3D code data

::::

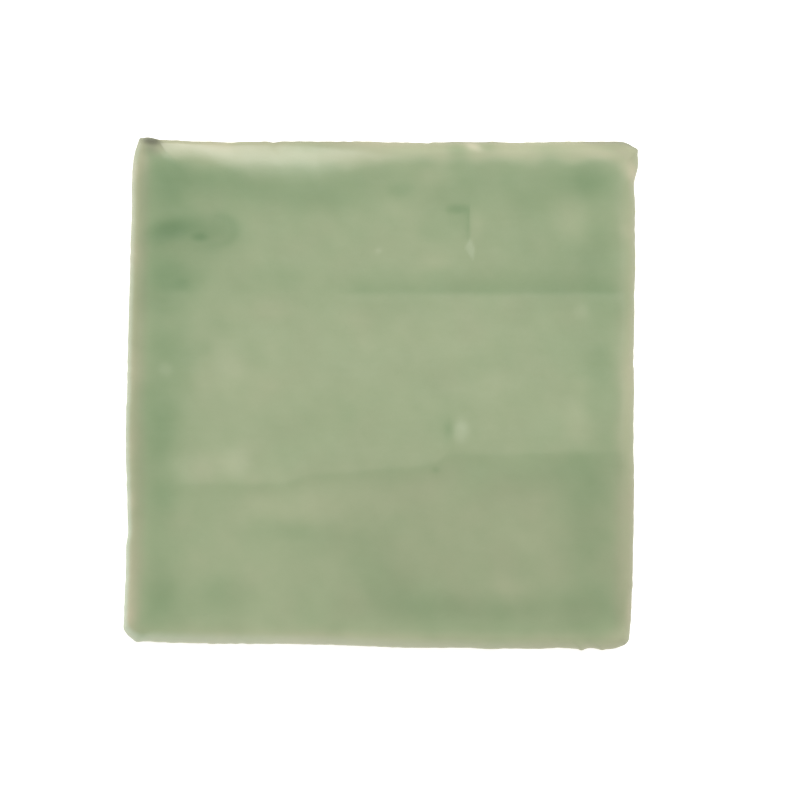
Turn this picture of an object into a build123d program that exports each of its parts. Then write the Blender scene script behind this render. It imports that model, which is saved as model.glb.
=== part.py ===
from build123d import *

# Hand-made square wall tile in glazed earthenware: one pressed and fired slab of clay.
# The slab lies on its flat back with the glazed face up. The origin is on the back face,
# +X runs to the tile's right, +Y to its head, and +Z out of the glazed face. Millimetres.

import os
from math import cos, pi, radians, sin, tan

# Overall sizes of the fired slab, taken where it is widest, just under the rolled edge
width = 100.0  # straight distance between the left and the right side
height = 100.0  # straight distance between the foot and the head side
thickness = 9.6  # back face to the mean level of the glazed face

# Sides and edges
side_draft = 0.9  # how far each side leans in between its widest level and the back
rolled_edge = 2.4  # radius rolled over all round the glazed face
back_bevel = 0.4  # bevelled edge round the back face

# A corner's radius in plan is that of the rolled edge and a little more
crisp_corner = 0.2  # the excess at the head left corner
worn_corner = 1.0  # the excess at the other three

# Each corner's departure from the true square (x, y), and its excess of radius
corners = {
    "foot_left": ((-0.25, 0.35), worn_corner),
    "foot_right": ((0.20, -0.20), worn_corner),
    "head_right": ((0.45, 0.30), worn_corner),
    "head_left": ((0.85, 0.05), crisp_corner),
}

# How far the hand-held cutting wire wandered out of the straight line between two corners:
# each side anticlockwise from its first corner, at steps that close up towards its ends
wander = {
    "foot": (-0.04, -0.14, 0.05, 0.12, -0.14),
    "right": (-0.15, -0.05, -0.26, -0.36, -0.60),
    "head": (-0.06, -0.31, -0.55, -0.72, -0.60),
    "left": (0.20, 0.22, 0.30, -0.30, -0.08),
}

# Long waves that the roller left in the glazed face
wave_height = 0.16  # half of the rise from a trough to a crest
wave_pitch = 68.0  # crest to crest, from foot to head
wave_slant = 0.06  # how far a crest climbs for each millimetre to the right
wave_swell = 0.3  # share by which the waves are higher at the right side and lower at the left
first_trough = 20.0  # a trough's place above the tile's middle
crown = 0.20  # how much the middle of the face stands above its corners

# The face surface is drawn through a grid of points that reaches past the slab
face_samples = 9  # points each way
face_reach = 1.1  # the grid's size as a share of the slab's
face_fit = 0.01  # how closely the surface follows the points
clearance = 1.0  # how far the uncut slab stands above the highest point of the face


def corner_points():
    """The four sharp corners of the hand-cut face outline, anticlockwise from the foot left one."""
    half_x = width / 2
    half_y = height / 2
    square = ((-half_x, -half_y), (half_x, -half_y), (half_x, half_y), (-half_x, half_y))
    moves = [move for move, _ in corners.values()]
    return [Vector(x + dx, y + dy) for (x, y), (dx, dy) in zip(square, moves)]


def towards_middle(coordinate, inset):
    """A corner's coordinate after the outline has moved in by inset."""
    return coordinate - inset if coordinate > 0 else coordinate + inset


def outline(inset, level):
    """The closed outline, moved in by inset and drawn at height level.

    Each side is a spline that leaves its two corner arcs along the straight line between the
    corners, so that arcs and sides meet without a kink.
    """
    sharp = [
        Vector(towards_middle(p.X, inset), towards_middle(p.Y, inset), level) for p in corner_points()
    ]
    radii = [rolled_edge + excess for _, excess in corners.values()]
    along = [(sharp[(i + 1) % 4] - sharp[i]).normalized() for i in range(4)]
    setbacks = []
    for i in range(4):
        turn = radians(along[i - 1].get_angle(along[i]))
        setbacks.append(radii[i] * tan(turn / 2))
    edges = []
    for i, departures in enumerate(wander.values()):
        after = (i + 1) % 4
        start = sharp[i] + along[i] * setbacks[i]
        end = sharp[after] - along[i] * setbacks[after]
        outward = Vector(along[i].Y, -along[i].X, 0)
        between = []
        for n, out in enumerate(departures):
            share = (1 - cos(pi * (n + 1) / (len(departures) + 1))) / 2
            between.append(start + (end - start) * share + outward * out)
        edges.append(Edge.make_spline([start, *between, end], tangents=[along[i], along[i]]))
        next_start = sharp[after] + along[after] * setbacks[after]
        edges.append(Edge.make_tangent_arc(end, along[i], next_start))
    return Wire(edges)


def face_level(x, y):
    """Height of the glazed face: a low crown and the roller's waves."""
    across = x / width
    up = y / height
    dome = crown * (1 / 2 - 2 * (across**2 + up**2))
    phase = 2 * pi * (y - first_trough - wave_slant * x) / wave_pitch
    swell = 1 + wave_swell * sin(pi * across)
    return thickness + dome - wave_height * swell * cos(phase)


def face_surface():
    """The wavy upper surface, drawn a little past the slab on every side."""
    steps = [n / (face_samples - 1) - 1 / 2 for n in range(face_samples)]
    grid = []
    for across in steps:
        x = across * width * face_reach
        column = []
        for up in steps:
            y = up * height * face_reach
            column.append(Vector(x, y, face_level(x, y)))
        grid.append(column)
    return Face.make_surface_from_array_of_points(grid, tol=face_fit)


def tile():
    """The slab: drafted sides, wavy face, rolled face edge and bevelled back."""
    highest = thickness + crown / 2 + wave_height * (1 + wave_swell)
    uncut = highest + clearance
    widest = thickness - rolled_edge
    flare = side_draft * (uncut - widest) / widest
    slab = Solid.make_loft([outline(side_draft, 0), outline(-flare, uncut)], ruled=True)
    above = Solid.extrude(face_surface(), Vector(0, 0, uncut))
    slab = slab - above
    glazed = slab.faces().sort_by(Axis.Z)[-1]
    slab = slab.solid().fillet(rolled_edge, glazed.edges())
    back = slab.faces().sort_by(Axis.Z)[0]
    return slab.chamfer(back_bevel, None, back.edges())


os.makedirs("parts", exist_ok=True)
export_step(tile(), "parts/wall_tile.step")
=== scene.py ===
# %% [markdown]
# # A hand-made wall tile in sage-green glaze
# The real tile is one slab of earthenware, rolled out, cut with a hand-held wire, rolled over
# along its upper edges, glazed on the face and fired. Nothing on it is straight: the sides
# wander, the face is softly waved, and the glaze ran thin on the edges and pooled just inside
# them. That is what makes it look hand-made, so it is what this lesson builds.
#
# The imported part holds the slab's size and main form. One closed mesh stands for it here, with
# the same outline and waves, because the fine relief and the depth of the glaze need far more
# points than a part for fitting and testing should carry.

import bpy
import numpy as np
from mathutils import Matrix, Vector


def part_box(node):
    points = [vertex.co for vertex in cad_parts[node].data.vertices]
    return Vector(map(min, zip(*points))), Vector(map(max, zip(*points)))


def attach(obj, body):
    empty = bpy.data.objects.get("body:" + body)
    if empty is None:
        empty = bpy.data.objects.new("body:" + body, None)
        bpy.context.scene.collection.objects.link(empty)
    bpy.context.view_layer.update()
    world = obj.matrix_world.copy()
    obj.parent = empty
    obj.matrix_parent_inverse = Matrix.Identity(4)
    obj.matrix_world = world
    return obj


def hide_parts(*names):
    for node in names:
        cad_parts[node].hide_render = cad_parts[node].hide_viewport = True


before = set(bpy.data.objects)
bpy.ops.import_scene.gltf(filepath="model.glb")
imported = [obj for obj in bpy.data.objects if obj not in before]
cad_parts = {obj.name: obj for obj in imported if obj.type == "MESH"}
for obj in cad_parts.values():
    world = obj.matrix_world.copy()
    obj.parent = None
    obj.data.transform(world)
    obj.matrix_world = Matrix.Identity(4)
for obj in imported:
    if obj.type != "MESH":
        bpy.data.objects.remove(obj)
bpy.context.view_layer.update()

MM = 0.001  # everything below is worked out in millimetres and put into the mesh in metres
tile_low, tile_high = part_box("wall_tile")
print("packed tile, mm:", [round((b - a) / MM, 2) for a, b in zip(tile_low, tile_high)])

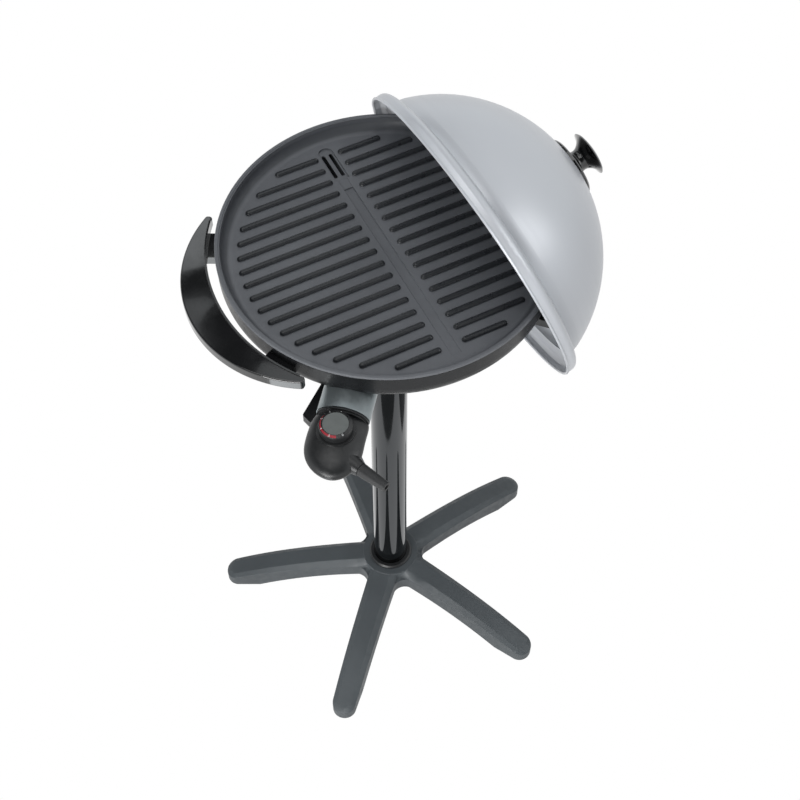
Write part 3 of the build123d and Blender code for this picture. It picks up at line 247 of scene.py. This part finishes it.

::::

**Objective**
Only the lines from the first line of the records through the line containing "from build123d import *" should be repeated, exactly as they appear.

**Task output**
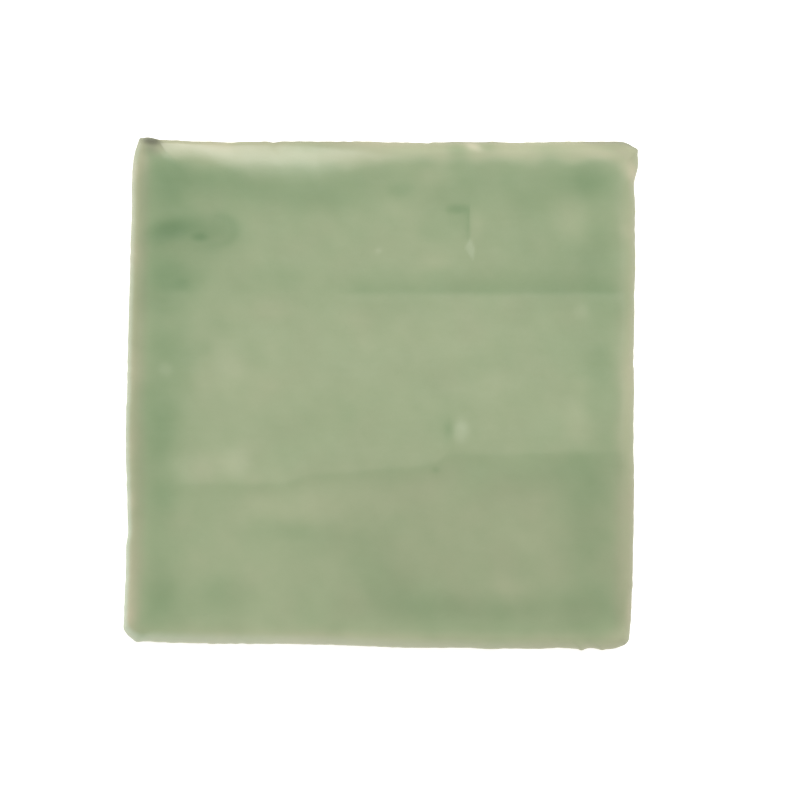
Turn this picture of an object into a build123d program that exports each of its parts. Then write the Blender scene script behind this render. It imports that model, which is saved as model.glb.
=== part.py ===
from build123d import *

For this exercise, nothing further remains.